Paragraph 3: The closing.
One to three sentences. State that you would like to interview/meet to discuss the
position. Make sure to include a sentence indicating why you are interested in the particular
employer to whom you are applying if you have not already done so. You can demonstrate an
interest in an employer in two ways: (1) express an interest in some of the employer’s practice
areas and/or (2) express a more general interest in the employer as a whole (i.e. interest in
working for a large firm, working in public service, working as a consultant, etc.)
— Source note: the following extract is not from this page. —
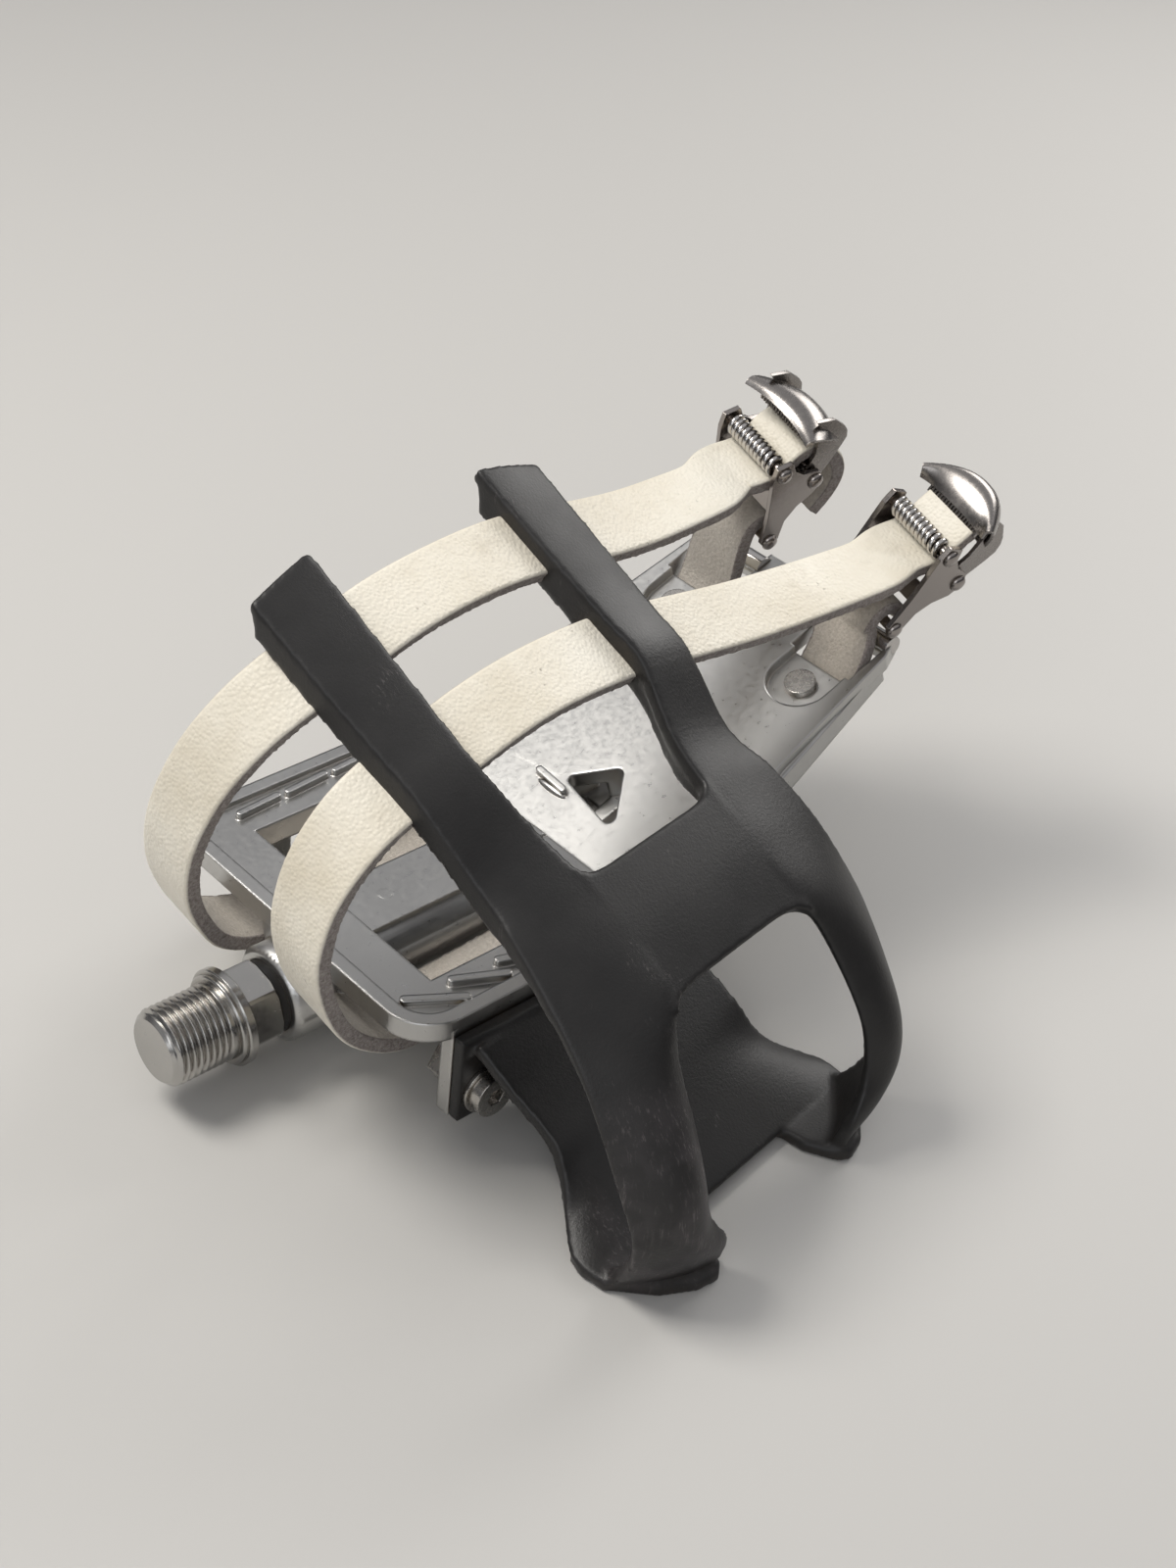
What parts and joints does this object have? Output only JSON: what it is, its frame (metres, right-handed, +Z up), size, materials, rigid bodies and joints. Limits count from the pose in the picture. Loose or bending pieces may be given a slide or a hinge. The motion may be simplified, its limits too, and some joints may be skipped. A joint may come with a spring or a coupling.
{
  "type": "bicycle pedal",
  "caption": "Left platform bicycle pedal with a moulded toe clip, two leather toe straps and two sprung cam buckles.",
  "frame": {"origin": "on the spindle axis, at the crank-side face of the spindle's shoulder", "axes": "+X along the spindle away from the crank, -Y toward the toe, +Z up from the foot platform"},
  "size_m": [0.1717, 0.125, 0.0947],
  "materials": {
    "cast": "polished",
    "steel": "satin",
    "chrome": "polished",
    "nylon": "matte",
    "seal": "matte",
    "leather": "fine grain"
  },
  "bodies": {
    "cage": {"body": "cast", "bearing_cup_in": "steel", "bearing_cup_out": "steel", "balls_in": "steel", "balls_out": "steel", "seal_in": "seal", "dust_cap": "seal", "slot_bar_front": "chrome", "slot_bar_rear": "chrome", "slot_screws": "steel", "slot_nuts": "steel", "toe_clip": "nylon", "clip_bolts": "steel", "clip_nuts": "steel", "clip_washers": "steel", "strap_front": "leather", "strap_rear": "leather", "frame_front": "chrome", "frame_rear": "chrome", "lever_pin_front": "chrome", "lever_pin_rear": "chrome", "roller_pin_front": "chrome", "roller_pin_rear": "chrome", "spring_front": "chrome", "spring_rear": "chrome", "strap_bar_front": "chrome", "strap_bar_rear": "chrome"},
    "spindle": {"spindle": "steel", "cone_out": "steel", "lock_washer": "steel", "locknut": "steel"},
    "lever_front": {"lever_front": "chrome"},
    "lever_rear": {"lever_rear": "chrome"}
  },
  "joints": [
    {"name": "spindle_spin", "type": "hinge", "parent": "cage", "child": "spindle", "pos_m": [0.02, 0, 0], "axis": [1, 0, 0], "continuous": true},
    {"name": "lever_front_hinge", "type": "hinge", "parent": "cage", "child": "lever_front", "pos_m": [0.14885, -0.01968, 0.05324], "axis": [0.1018, 0.969, 0.225], "range_deg": [0, 25], "stiffness_Nm_per_rad": 0.05, "springref_deg": -8.59},
    {"name": "lever_rear_hinge", "type": "hinge", "parent": "cage", "child": "lever_rear", "pos_m": [0.1369, 0.00851, 0.06535], "axis": [0.1018, 0.969, 0.225], "range_deg": [0, 25], "stiffness_Nm_per_rad": 0.05, "springref_deg": -8.59}
  ]
}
Describe what materials you have enclosed (resume, references, for example). For each
employer, check to make sure that you have actually enclosed the materials you list in the letter,
as requirements vary from employer to employer. Note: You are NOT enclosing a “COPY of
your resume”; you are enclosing your actual resume. If you are enclosing materials with your
letter, note “Enclosures” or “Attachments” below your signature block, at the bottom of your
letter, flush with the left margin.
Do not forget to thank the person for his or her consideration. Additionally, if you are
applying to employers outside of the D.C. area and will be in a particular city over a school
break, you should indicate this fact in the closing paragraph as an enticement to schedule an
Sample Cover Letter A (permanent position)
1234 University Way
Arlington, Virginia 22201
July 10, 2006
Dana Manning, Esq.
Sheppard & Manning
4322 K Street, Suite 200
Washington, DC 20001
Dear Ms. Manning:
Professor Renee Mays suggested I contact you about an opening you have for a first-year
associate in your expanding litigation department. I received my J.D. in May from George
Mason University School of Law and will be taking the Virginia Bar exam this month.
As an intern with the Alexandria Commonwealth Attorney's Office, I interviewed
witnesses and prosecuted criminal and traffic cases in General District and Circuit Court under a
Third Year Practice certificate. In addition to the moot court competitions highlighted in the
enclosed resume, I received the Best Oralist award in the Harrold International Moot Court
competition held recently at George Mason. In light of my experiences over the past three years,
I am very interested in your litigation department.
I would welcome the opportunity to meet with you to discuss an associate position. I
have enclosed for your review my resume and list of references. Thank you for your
consideration, and I look forward to hearing from you.
Sample Cover Letter B (permanent position – evening student)
6302 North Edison Street
Arlington, VA 22201
August 22, 2005
Mr. Paul Sevanich
Attorney Recruitment Manager
Finnegan, Henderson, Farabow, Garrett & Dunner, L.L.P.
1300 I Street, N.W.
Washington, DC 20005
Dear Mr. Sevanich:
I am a fourth-year evening student at George Mason University School of Law, and I am
very interested in an associate position at Finnegan, Henderson, Farabow, Garrett & Dunner,
Over the past three years, I have tailored my legal education and work experience to
prepare me for the practice of intellectual property law. For example, I have taken many classes
focused on patents, trademarks, copyrights and trade secrets. In addition, I have been working as
a full-time law clerk in the intellectual property practice group at Arent Fox LLP. In this
position, I have worked on a variety of patent, trademark and copyright prosecution and litigation
matters. My legal employment has exposed me to a wide array of intellectual property issues
and given me valuable practical experience.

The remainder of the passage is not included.